Par John Cassidy31 janvier 2024

Handguns from the American arms manufacturer Smith  Wesson.

L’histoire des efforts des États-Unis en matière de contrôle des armes à feu est largement décourageante. Oui, il y a eu quelques exemples de progrès, tels que la propagation des lois sur les « drapeaux rouges », qui permettent aux tribunaux des États de désarmer temporairement les personnes considérées comme une menace. Au niveau fédéral, cependant, le lobby des armes à feu a longtemps exercé un droit de veto efficace. Pas plus tard que le mois dernier, les républicains du Sénat ont bloqué un projet de loi qui aurait interdit les armes d’assaut et introduit une vérification universelle des antécédents pour l’achat d’armes à feu. Au fil des ans, même certains succès législatifs – comme l’interdiction fédérale des armes d’assaut en 1994 – ont été suivis de terribles reculs, notamment l’extinction de l’interdiction de 1994 en 2004 et l’adoption en 2005 d’une loi qui protégeait les fabricants d’armes contre les poursuites civiles découlant de fusillades de masse et d’autres crimes sanglants perpétrés avec leurs produits.

Le lobby des armes à feu a fait la promotion de cette loi, la Loi sur la protection du commerce légal des armes (LPL), en réponse aux craintes que l’industrie des armes à feu ne subisse le même sort que l’industrie du tabac, qui, dans un règlement juridique de 1998, avait finalement été tenue responsable de décennies de commercialisation de produits mortels et d’efforts pour dissimuler leurs effets nocifs. Chicago, New York et d’autres villes avaient poursuivi en justice des fabricants et des marchands d’armes à feu pour s’être sciemment livrés à un comportement imprudent et nuisible. En réponse à ces menaces, le Congrès a créé et adopté un bouclier juridique pour l’industrie des armes à feu, qui s’est avéré largement imperméable pendant près de vingt ans.

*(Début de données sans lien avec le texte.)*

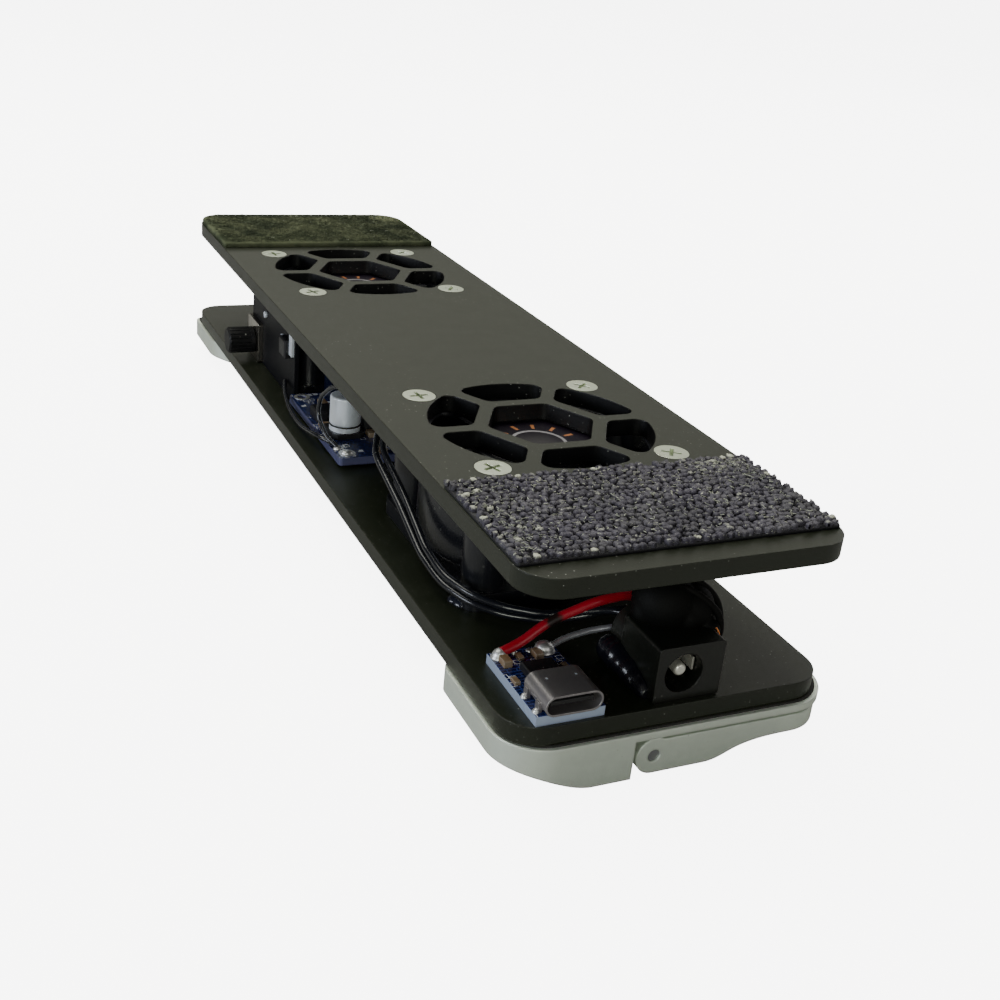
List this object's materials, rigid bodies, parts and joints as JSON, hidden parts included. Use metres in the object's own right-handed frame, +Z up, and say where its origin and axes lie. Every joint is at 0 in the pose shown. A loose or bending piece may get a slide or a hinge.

Enfin, il y a une bosse dans le bouclier. Il y a deux ans, le gouvernement du Mexique, un pays en proie à la violence armée – dont une grande partie est perpétrée par des armes trafiquées en provenance des États-Unis – a intenté une action en justice contre sept fabricants d’armes à feu basés aux États-Unis, les accusant d’utiliser « des marchands d’armes imprudents et corrompus et des pratiques de vente dangereuses et illégales sur lesquelles les cartels s’appuient pour obtenir leurs armes ». « en concevant des armes qui « peuvent être facilement modifiées pour tirer automatiquement » et en ignorant les directives du gouvernement américain et des tribunaux « pour empêcher ce commerce illégal ». Un tribunal inférieur a d’abord rejeté la poursuite, affirmant que les restrictions de la P.L.C.A.A. s’appliquaient aux poursuites intentées par des pays souverains, ainsi que par des individus et des organisations américains. Mais il y a quelques semaines, un panel de trois juges de la Cour d’appel des États-Unis pour le premier circuit, à Boston, a statué que le procès pouvait aller de l’avant. « C’est la première affaire intentée par une nation souveraine contre l’industrie des armes à feu, et maintenant c’est la première affaire où un tribunal a confirmé le droit d’une nation souveraine d’intenter une action en justice », m’a dit Jonathan Lowy, fondateur du groupe d’intérêt public Global Action on Gun Violence.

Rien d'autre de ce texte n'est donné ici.